Agora, sim, que tudo complicou. Fiquei adolescente como minhas amigas e tornei-me mais quieta. Desejava ficar isolada com meus sonhos e fantasias de namoro, com aquele vizinho de cabelos ruivos e sardas. Meus pais não aceitavam a minha mudança.  Diziam que eu devia estar com sérios problemas, e que só eles poderiam resolvê-los. Achavam que eram os donos da verdade. Qualquer novidade tecnológica que aparecia eu contava para eles. Consideravam tudo bobagem. Queria me individualizar, acreditar que tinha capacidade, mas continuava sendo tratada como criança. Até a profissão queriam escolher para mim.  Meu sonho era ser artista de cinema ou teatro. Eles queriam que eu fosse médica ou advogada. Haja paciência!

 

Não fui atriz. Fiz Jornalismo, conseguindo um emprego numa revista mensal de nossa cidade. E o melhor: fui morar sozinha num edifício localizado numa zona totalmente oposta à de meus pais.

 

Ainda bem que a fase mais difícil da minha vida parecia ter acabado. Agora estava casada, tinha meus filhos, mas ainda era tratada como uma menininha, que precisava de proteção. Nessa altura dos acontecimentos, eu me divertia e fazia piadas com eles, a respeito do assunto.

 

À medida que meus filhos cresciam, eu, agora mãe, pensava na melhor forma de educá-los, sem maiores exigências, com muito diálogo, permitindo suas liberdades de expressão.

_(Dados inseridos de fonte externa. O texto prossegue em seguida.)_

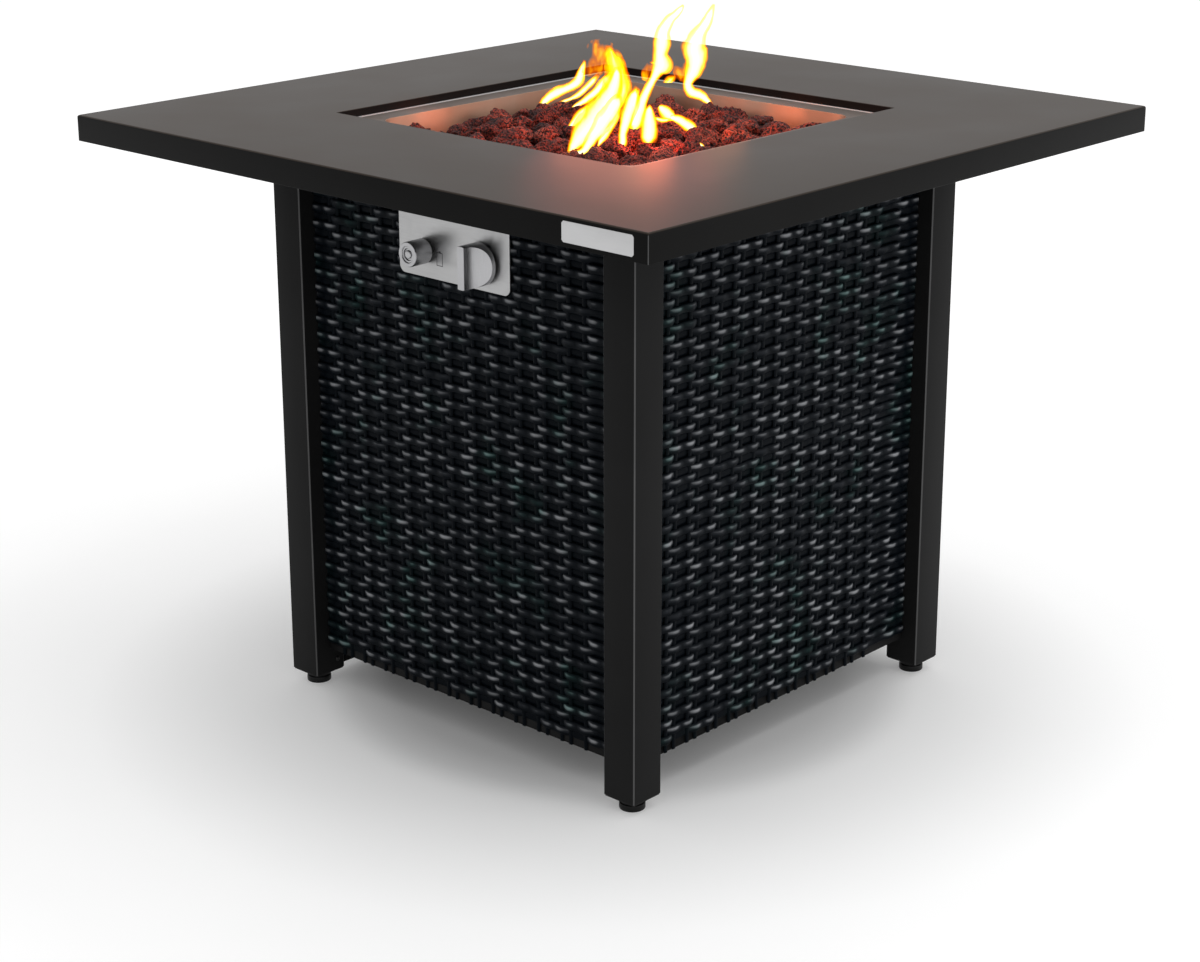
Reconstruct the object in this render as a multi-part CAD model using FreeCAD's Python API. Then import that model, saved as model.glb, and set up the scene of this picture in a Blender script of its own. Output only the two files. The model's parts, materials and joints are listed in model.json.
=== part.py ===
import FreeCAD, Part
import math
import os
import random

# Square gas fire pit table, in millimetres.
# +Z is up, the origin is on the floor at the middle of the table, and the control side faces -Y.
# The access door for the gas cylinder is on the -X side.

Vector = FreeCAD.Vector

# Overall size
TABLE_SIDE = 800.0
TABLE_HEIGHT = 645.0

# Pressed table top
TOP_SHEET = 1.2
SKIRT_HEIGHT = 27.7
SKIRT_FOLD_RADIUS = 2.5
SKIRT_LIP = 15.0
OPENING_SIDE = 417.0
OPENING_FOLD_RADIUS = 1.0
RECESS_DEPTH = 8.8
LEDGE_WIDTH = 25.0

# Burner pan
PAN_SHEET = 1.0
PAN_FLANGE_CLEARANCE = 0.8
PAN_FLANGE_CORNER = 4.0
PAN_MOUTH_SIDE = 356.0
PAN_CORNER = 19.0
PAN_DEPTH = 62.0

# Fits
RUNNING_CLEARANCE = 0.05
THREAD_CLEARANCE = 0.05
HOLE_CLEARANCE = 0.3

# Burner of square tube under the rocks
BURNER_ARM_SIDE = 14.0
BURNER_CROSS_SIDE = 12.0
BURNER_WALL = 1.0
BURNER_AXIS_RISE = 13.0
BURNER_ARM_SPACING = 188.0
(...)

No entanto, sempre errava em alguma coisa.

 

Lá pelas tantas, comecei a desconfiar que meus pais de uma hora para outra, sem aviso prévio, precisavam de ajuda e dos meus cuidados.

 

Pai, mãe, onde estão vocês?  Se esconderam outra vez para me assustar? Só que agora, me assustei para valer. Encontrei os dois fugindo pelo portão, atravessando a rua, sem ao menos olhar para os lados.  Custei a trazê-los de volta. Precisei pedir ajuda para o meu filho mais velho, para que entrassem em casa.

 

Oh safado Alzheimer, que peça me pregaste!